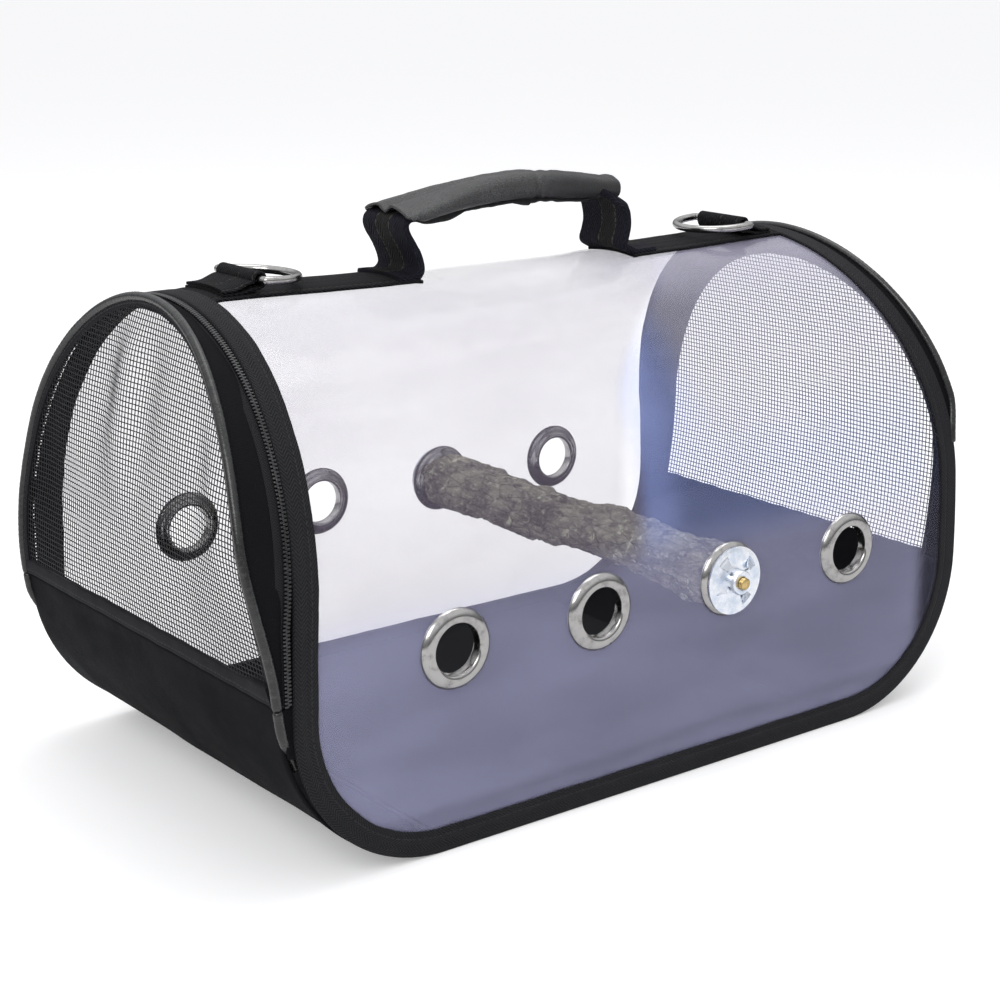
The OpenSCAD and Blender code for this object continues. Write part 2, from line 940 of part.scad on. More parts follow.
// a leg of doubled webbing that folds at both ends
module handle_leg(side) {
    leg_w = webbing_w - 2;
    color(black)
        translate([side * leg_x, 0, 0])
            along_y(-leg_w / 2, leg_w / 2) {
                translate([0, leg_foot_z])
                    circle(r = leg_t / 2);
                translate([0, leg_head_z])
                    circle(r = leg_t / 2);
                translate([-leg_t / 2, leg_foot_z])
                    square([leg_t, leg_len]);
            }
}

module left_handle_leg() {
    handle_leg(LEFT);
}

module right_handle_leg() {
    handle_leg(RIGHT);
}

// the grip's line rises from the legs to its middle along one arc
grip_arc_r = lean_arc_r(grip_len / 2, grip_rise);
function grip_z(x) = sqrt(pow(grip_arc_r, 2) - x * x) - sqrt(pow(grip_arc_r, 2) - leg_x * leg_x);
// how far the wrap is folded round the webbing: 0 at the open ends, 1 in the middle
function fold_of(x) = pow(cos(90 * pow(abs(2 * x / grip_len), 1.6)), 0.8);
// how far the folded wrap sags under the line
wrap_sag = 2;

module core_arc() {
    translate([0, grip_foot_z + wrap_t + core_t / 2 - sqrt(pow(grip_arc_r, 2) - leg_x * leg_x)])
        difference() {
            circle(r = grip_arc_r + core_t, $fn = arc_fn);
            circle(r = grip_arc_r, $fn = arc_fn);
        }
}

// the folded webbing inside the grip
module handle_core() {
    color(black)
        intersection() {
            along_y(-core_w / 2, core_w / 2)
                core_arc();
            translate([-grip_len / 2, -webbing_w, leg_head_z])
                cube([grip_len, 2 * webbing_w, 4 * grip_h]);
        }
}

// the leatherette wrap: flat and wide at its ends, folded round and narrow in the middle
function wrap_ring(x, sides) = let (
        k = fold_of(x),
        w = (webbing_w + 2) * (1 - k) + grip_w * k,
        h = wrap_end_h * (1 - k) + grip_h * k,
        z = grip_foot_z + grip_z(x) + h / 2 - wrap_sag * (k - fold_of(leg_x)))
    [for (j = [0:sides - 1]) let (
            a = -360 * (j + 0.5) / sides,
            c = cos(a),
            s = sin(a))
        [x, w / 2 * sign(c) * pow(abs(c), 0.75), z + h / 2 * sign(s) * pow(abs(s), 0.75)]];

module handle_wrap() {
    rings = 24;
    sides = 20;
    color([0.17, 0.17, 0.18])
        difference() {
            skin([for (i = [0:rings]) wrap_ring(-grip_len / 2 + grip_len * i / rings, sides)]);
            along_y(-core_w / 2, core_w / 2)
                core_arc();
        }
}

// ============ drawing ============

clear_wall();
left_binding();
right_binding();
front_hem();
back_hem();
base_cloth();
left_end_panel();
right_end_panel();
base_board();
floor_lining();
left_gusset();
zip_tape();
zip_body_half();
base_piping();
right_gusset();
right_piping();
right_border();
right_net();
door_strip();
zip_door_half();
door_piping();
door_net();
door_hem();
zip_slider();
zip_pull_tab();
front_eyelets();
front_eyelet_washers();
back_eyelets();
back_eyelet_washers();
perch_branch();
perch_studs();
front_perch_nut();
back_perch_nut();
left_strap();
right_strap();
left_ring_tab();
right_ring_tab();
left_strap_ring();
right_strap_ring();
left_handle_leg();
right_handle_leg();
handle_core();
handle_wrap();
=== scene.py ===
import bpy
import bmesh
from math import sin, cos, tan, pi, sqrt, radians, asin, hypot
from mathutils import Vector, Matrix, noise


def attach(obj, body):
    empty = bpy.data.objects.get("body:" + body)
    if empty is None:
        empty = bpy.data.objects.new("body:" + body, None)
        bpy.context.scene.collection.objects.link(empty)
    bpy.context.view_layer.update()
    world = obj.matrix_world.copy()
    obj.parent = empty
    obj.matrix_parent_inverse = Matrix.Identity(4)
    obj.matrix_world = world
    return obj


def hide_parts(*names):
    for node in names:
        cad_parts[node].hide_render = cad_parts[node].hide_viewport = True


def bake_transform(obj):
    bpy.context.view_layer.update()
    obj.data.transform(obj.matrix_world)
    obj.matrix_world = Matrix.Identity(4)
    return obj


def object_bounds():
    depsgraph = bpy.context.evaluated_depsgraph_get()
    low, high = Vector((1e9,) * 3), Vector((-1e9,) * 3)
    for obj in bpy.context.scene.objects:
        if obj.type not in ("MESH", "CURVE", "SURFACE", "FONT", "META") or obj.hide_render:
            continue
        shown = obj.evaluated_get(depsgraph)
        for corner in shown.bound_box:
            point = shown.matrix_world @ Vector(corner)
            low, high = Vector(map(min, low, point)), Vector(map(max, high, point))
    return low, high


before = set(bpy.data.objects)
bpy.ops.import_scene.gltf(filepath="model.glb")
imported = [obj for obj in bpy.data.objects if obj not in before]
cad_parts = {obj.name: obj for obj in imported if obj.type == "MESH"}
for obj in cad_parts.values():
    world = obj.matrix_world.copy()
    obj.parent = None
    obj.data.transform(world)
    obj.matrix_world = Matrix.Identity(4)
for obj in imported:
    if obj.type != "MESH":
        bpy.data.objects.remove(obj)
cad_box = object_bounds()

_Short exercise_
Collect each line holding the string "point".

_Answer to this task_
            point = shown.matrix_world @ Vector(corner)
            low, high = Vector(map(min, low, point)), Vector(map(max, high, point))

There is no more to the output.